I'll go into more detail on how the Virgin's Promise relates to Dan Harmon's theories on story structure, but that will have to come in a later post. This bit has already gone on too long--so if you've stuck with me, Congratulations!--you're awesome. Stay tuned for more on the Virgin's Promise, story structure, and awesome stuff in general.

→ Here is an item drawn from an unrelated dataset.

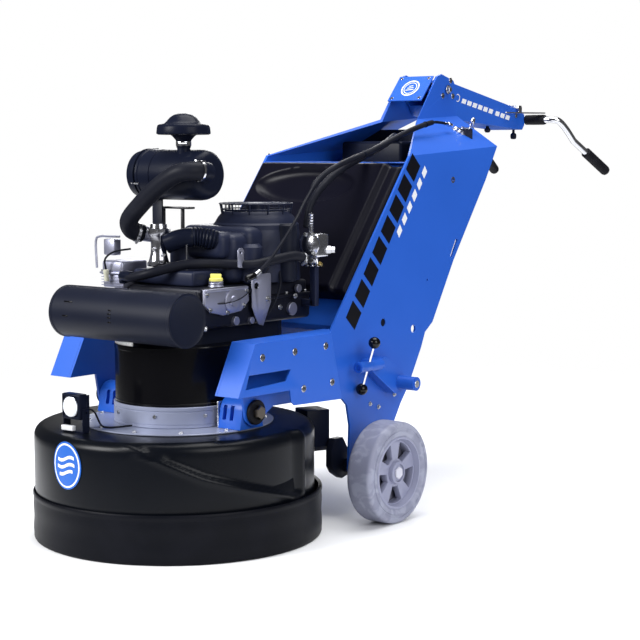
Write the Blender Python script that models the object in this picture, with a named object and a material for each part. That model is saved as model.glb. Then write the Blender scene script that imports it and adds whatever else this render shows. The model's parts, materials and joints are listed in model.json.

* On something of a side-note, jumping into TVP right after Campbell's Hero was a bit of a culture shock. Campbell's prose is so intellectual and harvardian (yaleish?), reading the two back-to-back made Hudson's writing seem sort of grad-school-y in comparison (and yes I definitely mean grad-school-y, not grade-school-y, in case you think that's a typo...). Which doesn't mean her writing was bad by any means; in fact, while Campbell's prose had a tendency to bore me to tears or lose me in intellectual aphorisms, Hudson's was concise, to the point, and easy to follow. So while Hudson may not sound as smart as Campbell (and let's be honest--who does?), her writing was much more accessible. Vogler's The Writer's Journey would actually be a great in-between read, I think, to transition from Hero to TVP.

** Terminology plays an important role here: while The Hero's Journey and The Virgin's Promise can constitute completely different paths, many of the specifics can sometimes seem almost synonymous. While this is far from the case (similarities between the two structures exist, certainly, but they are ultimately two very different paths), the distinction is often most clearly demonstrated by terminology.